2 weeks out: Turning insight into narrative

Two weeks out, the deck starts to come together. The focus is on clarity and overall flow.

I translate months of data, conversations, and learnings into a cohesive narrative. A global performance review is not just about reporting results. It is about explaining what changed, why it changed, and how those insights inform what comes next.

Even in a program as mature as this one, there’s still significant opportunity across markets and advertiser portfolios. Close alignment across commercial, product, and data science ensures we walk into the room with a unified point of view and a plan for how to attack the opportunity. 

3 days out: Finishing touches

Three days out, it’s really just about the finishing touches now. 

Teams across commerce media, product, data science, support, and ad sales walk through likely questions and responses. We align on how we talk about new formats, roadmap timing, and what working together looks like going forward.

By this point, there is shared confidence. Everyone understands the narrative, the data, and the strategy.

The QBR

When a great QBR happens, it feels like a continuation of the partnership rather than a standalone meeting.

The agenda reflects the partner’s priorities, including a global review, expansion initiatives, and plans to deepen adoption. 

We walk into the room not as outsiders pitching a service, but as colleagues solving shared problems. We celebrate the wins, but we also dive deep into the challenges. We don’t hide the data: we use it to build our roadmap and the basis for the next QBR.

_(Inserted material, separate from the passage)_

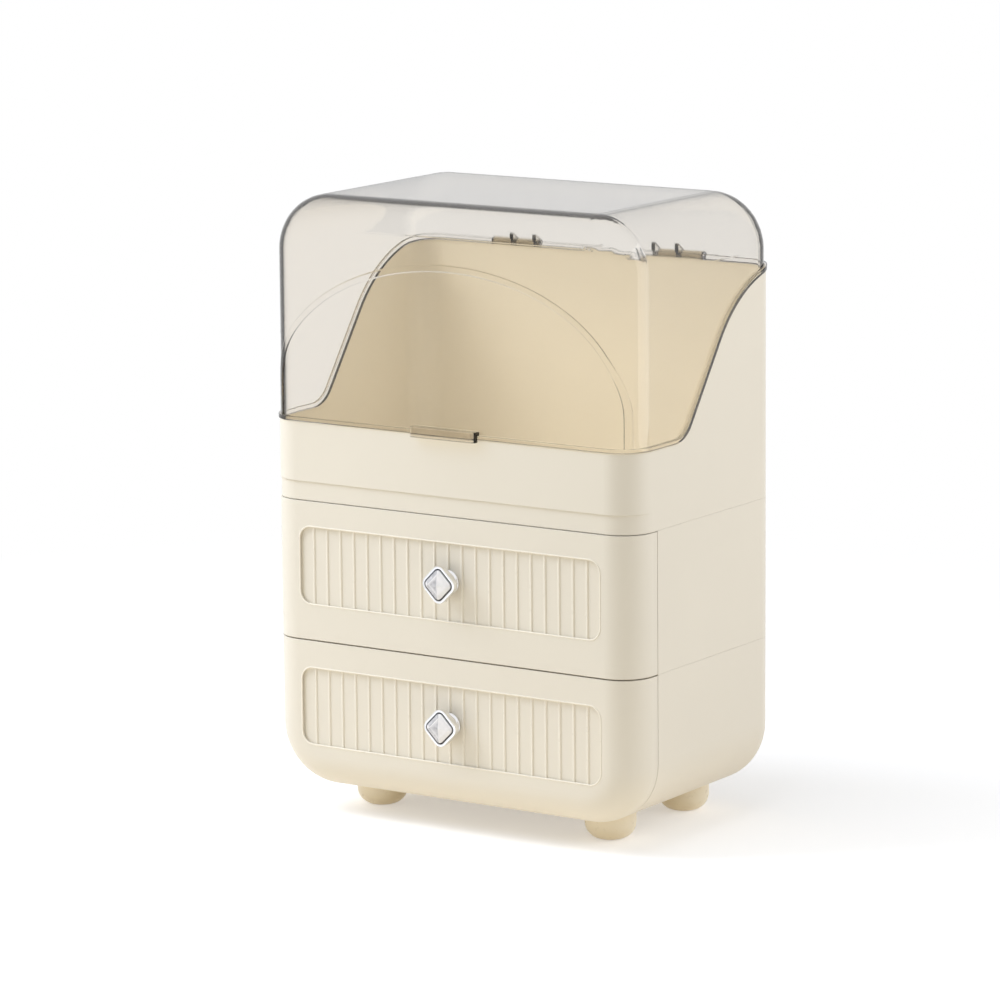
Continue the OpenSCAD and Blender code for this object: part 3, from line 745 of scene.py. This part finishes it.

By the time we head to dinner that evening, the “business” talk fades (hopefully), and the relationship building continues to cement. 

To me, it comes back to this: you can show a client industry-leading growth, but if you don’t understand their pressures and their goals, you’re just a vendor.

At Koddi, we partner deeply with our clients to drive outcomes that matter, not just metrics that look good on a slide. We listen, share ownership of the wins and the hard moments, and commit to the long run. That’s the difference between a quarterly meeting and a true partnership. And it’s how we make growth happen year after year.